Abstract

Abstract:

This essay examines Raiders of the Lost Crown (2013), by Fran Ilich (b. 1975, Tijuana), as an example of current experimental artistic-literary production that uses transmedial narrative forms to articulate a capacious anticolonial critique and trace historical connections between (neo)colonial and (neo)imperial formations. Raiders took the form of an alternate reality game whose players were charged with recapturing a legendary pre-Columbian Mexica (Aztec) headdress from an Austrian museum. The gameplay unfolded across myriad platforms, including an intervention at the museum, epistolary exchanges, a petition campaign, and participation in a solidarity economy.

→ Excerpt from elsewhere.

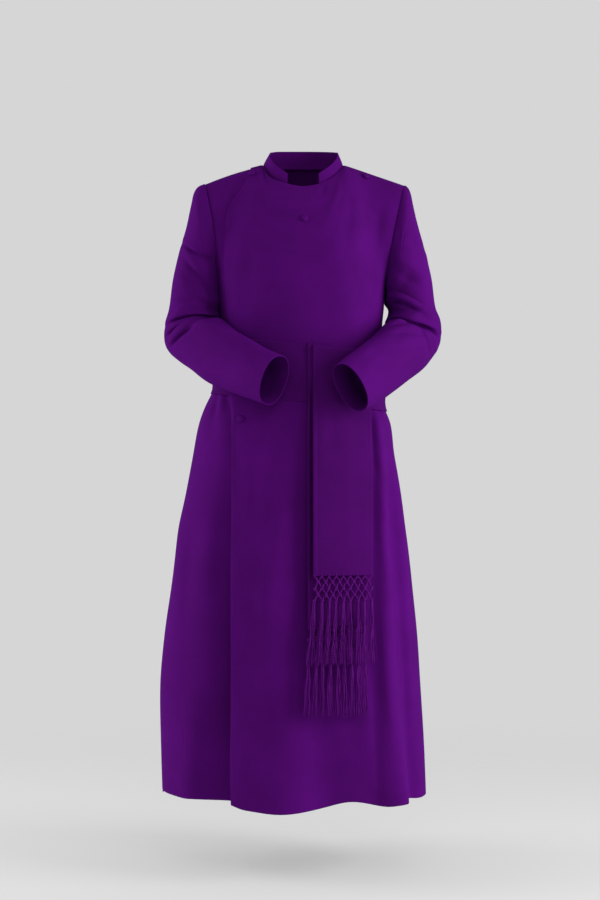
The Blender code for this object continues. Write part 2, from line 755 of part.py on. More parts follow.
def make_fringe(name, end, lift, tassel):
    """A net of knots and cords under a header strip, and strands in tassels from its last knots, in one sheet."""
    left, right, bottom = end
    width = right - left - 2 * KNOT
    flat = bmesh.new()

    def vertex(across, down):
        spread_out = FRINGE_SPREAD * (down / (KNOT_ROWS * NET_DROP + tassel)) * (across / width - 0.5)
        return flat.verts.new((left + KNOT + across + spread_out, 0, bottom - SEAM_GAP - down))

    def knot(across, down):
        corners = {
            "left": vertex(across - KNOT, down),
            "top": vertex(across, down - KNOT),
            "right": vertex(across + KNOT, down),
            "bottom": vertex(across, down + KNOT),
        }
        flat.faces.new((corners["left"], corners["top"], corners["right"], corners["bottom"]))
        return corners

    step = width / NET_CELLS
    knots = []
    for row in range(1, KNOT_ROWS + 1):
        count = NET_CELLS + (row + 1) % 2
        start = 0.0 if count > NET_CELLS else step / 2
        knots.append([knot(start + step * k, HEADER + NET_DROP * row - 6.0) for k in range(count)])
    for upper_row, lower_row in zip(knots, knots[1:]):
        wide_below = len(lower_row) > len(upper_row)
        for k, above in enumerate(upper_row):
            for side in (0, 1):
                other = k + side if wide_below else k - 1 + side
                if 0 <= other < len(lower_row):
                    below = lower_row[other]
                    if side == 0:
                        flat.faces.new((above["left"], above["bottom"], below["right"], below["top"]))
                    else:
                        flat.faces.new((above["bottom"], above["right"], below["top"], below["left"]))
    hang_header(flat, vertex, knots[0], width, step)
    hang_tassels(flat, vertex, knots[-1], step, tassel)
    return thicken(name, flat, lift)


def hang_header(flat, vertex, first_row, width, step):
    """The header strip, with two cords down to each knot of the first row."""
    foot = STRAND_WIDTH * 0.6
    across = [-KNOT]
    for k in range(len(first_row)):
        for middle in (step * (k + 0.14), step * (k + 0.86)):
            across += [middle - foot, middle + foot]
    across.append(width + KNOT)
    top = [vertex(spot, 0) for spot in across]
    low = [vertex(spot, HEADER) for spot in across]
    for k in range(len(across) - 1):
        flat.faces.new((top[k], low[k], low[k + 1], top[k + 1]))
    for k, below in enumerate(first_row):
        flat.faces.new((low[4 * k + 1], below["left"], below["top"], low[4 * k + 2]))
        flat.faces.new((low[4 * k + 3], below["top"], below["right"], low[4 * k + 4]))


def hang_tassels(flat, vertex, last_row, step, tassel):
    """Strands from the lower half of each last knot, in a fan, of uneven lengths."""
    down = HEADER + NET_DROP * KNOT_ROWS - 6.0
    reach = (TASSEL_STRANDS - 1) / 2
    for k, above in enumerate(last_row):
        across = step * k if len(last_row) > NET_CELLS else step * (k + 0.5)
        roots = []
        for strand in range(TASSEL_STRANDS):
            pair = [(strand - reach) * TASSEL_STEP + edge * STRAND_WIDTH / 2 for edge in (-1, 1)]
            roots.append([vertex(across + spot, down + 14 - 0.06 * spot**2) for spot in pair])
        rim = [above["left"]] + [v for pair in roots for v in pair] + [above["right"], above["bottom"]]
        flat.faces.new(rim)
        for strand, (first, second) in enumerate(roots):
            middle = across + (strand - reach) * TASSEL_STEP
            short = 9.0 * ((strand * 7 + k * 5) % 4) / 3
            low_first = vertex(middle - STRAND_WIDTH / 2, down + tassel - short)
            low_second = vertex(middle + STRAND_WIDTH / 2, down + tassel - short)
            flat.faces.new((first, low_first, low_second, second))


def thicken(name, flat, lift):
    """Lays the flat net in front of the skirt and gives it a thickness."""
    bmesh.ops.triangulate(flat, faces=flat.faces)
    bmesh.ops.recalc_face_normals(flat, faces=flat.faces)
    bm = bmesh.new()
    front, back = {}, {}
    for vert in flat.verts:
        point = front_point(vert.co.x, vert.co.z, lift)
        normal = front_normal(vert.co.x, vert.co.z)
        back[vert.index] = bm.verts.new(point)
        front[vert.index] = bm.verts.new(point + normal * STRAND_THICK)
    for face in flat.faces:
        bm.faces.new([front[v.index] for v in face.verts])
        bm.faces.new([back[v.index] for v in reversed(face.verts)])
        for loop in face.loops:
            if loop.edge.is_boundary:
                a, b = loop.vert.index, loop.link_loop_next.vert.index
                bm.faces.new((front[b], front[a], back[a], back[b]))
    flat.free()
    return new_object(name, bm, FRINGE)


# ---------------------------------------------------------------- covered buttons

BUTTON_RADIUS, BUTTON_HEIGHT = 7.5, 5.2
BUTTON_SIDES = 12
BUTTON_PROFILE = table(
    "radius height",
    (0.75, 0.0),
    (1.0, 0.35),
    (0.82, 0.74),
    (0.45, 0.95),
)


def make_button(name, foot, normal):
    """A domed button, standing a gap off the cloth at foot and facing along normal."""
    bm = bmesh.new()
    frame = normal.to_track_quat("Z", "Y")
    rings = []
    for row in BUTTON_PROFILE:
        ring = []
        for k in range(BUTTON_SIDES):
            angle = 2 * math.pi * k / BUTTON_SIDES
            spot = Vector((math.cos(angle), math.sin(angle), 0)) * row.radius * BUTTON_RADIUS
            spot.z = row.height * BUTTON_HEIGHT
            ring.append(bm.verts.new(foot + normal * SEAM_GAP + frame @ spot))
        rings.append(ring)
    crown = bm.verts.new(foot + normal * (SEAM_GAP + BUTTON_HEIGHT))
    for low, high in zip(rings, rings[1:]):
        for k in range(BUTTON_SIDES):
            m = (k + 1) % BUTTON_SIDES
            bm.faces.new((low[k], low[m], high[m], high[k]))
    for k in range(BUTTON_SIDES):
        bm.faces.new((rings[-1][k], rings[-1][(k + 1) % BUTTON_SIDES], crown))
    bm.faces.new(list(reversed(rings[0])))
    new_object(name, bm, BUTTON)


BUTTONS = table(
    "name x height",
    ("button_neck", 3, -125),
    ("button_waist", -129, -544),
    ("button_shoulder_right", -107, -24),
    ("button_shoulder_left", 135, -20),
)


def rise_at(x, height):
    """The rise where the front's form at x reaches a height, found by halving."""
    low, high = -1.0, 1.0
    for _ in range(30):
        middle = (low + high) / 2
        if form(side_at(lambda level_height: x, middle), middle).z < height:
            low = middle
        else:
            high = middle
    return (low + high) / 2


def make_buttons(front):
    """Seats each button on the upper front's own facets."""
    spots = [vert.co / MM for vert in front.data.vertices]
    faces = [list(face.vertices) for face in front.data.polygons]
    cloth = BVHTree.FromPolygons(spots, faces)
    for row in BUTTONS:
        rise = rise_at(row.x, row.height)
        side = side_at(lambda height: row.x, rise)
        outward = form_normal(side, rise)
        foot, normal, _, _ = cloth.ray_cast(form(side, rise) + outward * 20.0, -outward)
        make_button(row.name, foot, normal if normal.dot(outward) > 0 else -normal)


def clear_scene():
    for obj in list(bpy.data.objects):
        bpy.data.objects.remove(obj)


clear_scene()
make_body()
make_sleeve("sleeve_right", RIGHT_SLEEVE, -1)
make_sleeve("sleeve_left", LEFT_SLEEVE, 1)
make_collar()
make_band()
make_end("cincture_end_rear", REAR_END, REAR_END_LIFT)
make_end("cincture_end_front", FRONT_END, FRONT_END_LIFT)
make_fringe("fringe_rear", REAR_END, REAR_END_LIFT, REAR_TASSEL)
make_fringe("fringe_front", FRONT_END, FRONT_END_LIFT, FRONT_TASSEL)
make_buttons(bpy.data.objects["front_left"])
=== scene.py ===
# %% [markdown]
# # A purple cassock with its fringed cincture
#
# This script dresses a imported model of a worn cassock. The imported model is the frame: it fixes every size
# and place. Each piece of cloth here is cut flat as a grid, laid on the same body form that the frame was
# worked out from, given its thickness, and finished with the creases, stitches, buttons and cords that a
# maker and a wearer give it.
#
# Lengths in the tables are millimetres, and the frame is metres. +Z is up, -Y is the front and +X the
# wearer's left.

# %% Load the frame
import json
import math
import random
from collections import namedtuple

import bpy
import numpy as np
from mathutils import Matrix, Vector
from mathutils.bvhtree import BVHTree

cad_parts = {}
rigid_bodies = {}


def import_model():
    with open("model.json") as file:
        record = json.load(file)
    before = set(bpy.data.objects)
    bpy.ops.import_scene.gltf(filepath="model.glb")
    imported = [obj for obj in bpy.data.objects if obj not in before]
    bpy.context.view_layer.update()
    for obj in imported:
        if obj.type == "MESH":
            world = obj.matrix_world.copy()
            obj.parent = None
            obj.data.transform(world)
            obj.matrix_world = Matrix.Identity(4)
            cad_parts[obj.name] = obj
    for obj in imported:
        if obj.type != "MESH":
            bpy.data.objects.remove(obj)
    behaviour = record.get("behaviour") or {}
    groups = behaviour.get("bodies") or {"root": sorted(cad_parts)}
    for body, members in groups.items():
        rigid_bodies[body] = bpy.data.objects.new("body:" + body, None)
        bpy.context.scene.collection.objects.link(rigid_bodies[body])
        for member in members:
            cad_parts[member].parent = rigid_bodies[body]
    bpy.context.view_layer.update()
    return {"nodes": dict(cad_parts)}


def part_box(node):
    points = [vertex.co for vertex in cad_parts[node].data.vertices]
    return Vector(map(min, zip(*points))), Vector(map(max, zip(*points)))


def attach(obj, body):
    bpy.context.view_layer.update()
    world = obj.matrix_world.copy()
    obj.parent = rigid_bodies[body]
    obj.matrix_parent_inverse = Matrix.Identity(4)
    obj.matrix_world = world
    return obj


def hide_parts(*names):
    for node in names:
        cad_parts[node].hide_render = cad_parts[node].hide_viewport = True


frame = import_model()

MM = 0.001
bpy.ops.object.select_all(action="DESELECT")
print("frame nodes:", len(frame["nodes"]))

# %% [markdown]
# ## Camera
#
# The camera stands four metres in front, level with the hips, and looks straight back along +Y. Its long
# lens keeps the sleeves and the hem in the proportions of a person seen across a room.

# %% Place the camera
CAMERA_PLACE = (-0.00645, -4.0, -0.608)
SENSOR_WIDTH, LENS = 36.0, 74.42  # both in millimetres
FAR_LIMIT = 60.0  # metres

bpy.ops.object.camera_add(location=CAMERA_PLACE, rotation=(math.radians(90), 0, 0))
camera = bpy.context.object
camera.name = "portrait_camera"
camera.data.lens = LENS
camera.data.sensor_width = SENSOR_WIDTH
camera.data.clip_end = FAR_LIMIT
bpy.context.scene.camera = camera
print("camera lens", camera.data.lens)

# %% [markdown]
# ## Light
#
# Cloth in a studio is lit by large soft boxes. An even grey world stands for the white walls of the
# studio. A tall soft box on each side rakes across the folds, the one on the wearer's left being the
# stronger, and a weak one from above the camera keeps the front from going flat.

# %% World and soft boxes
BACKDROP_GREY = 0.672  # linear value of a pale studio grey
WALL_LIGHT = 0.60  # the share of that grey that lights the cloth, so that the soft boxes model its folds


def soft_box(name, place, aim, size, watts):
    """A white area light at place that faces aim; size is its width and height in metres."""
    bpy.ops.object.light_add(type="AREA", location=place)
    light = bpy.context.object
    light.name = name
    light.data.shape = "RECTANGLE"
    light.data.size, light.data.size_y = size
    light.data.energy = watts
    light.rotation_euler = (Vector(aim) - Vector(place)).to_track_quat("-Z", "Y").to_euler()
    light.visible_camera = False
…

With mordant wit and calculated deception, Raiders puts on display the colonial character of museums, neoliberal economic regimes, and the geopolitical determinations that define debt and property while ironizing and provincializing Eurocentric humanism's universalizing claims and the moral feelings founded on these. Raiders critiques the neocolonial character of the Mexican state and its indigenismo in a manner that attests to the influence that Zapatista discourse and the history of the Zapatista Army of National Liberation have had on the politics and aesthetics of Ilich's work. Finally, in a speculative and utopic register, Raiders invokes the possibility of a future beyond European colonial modernity.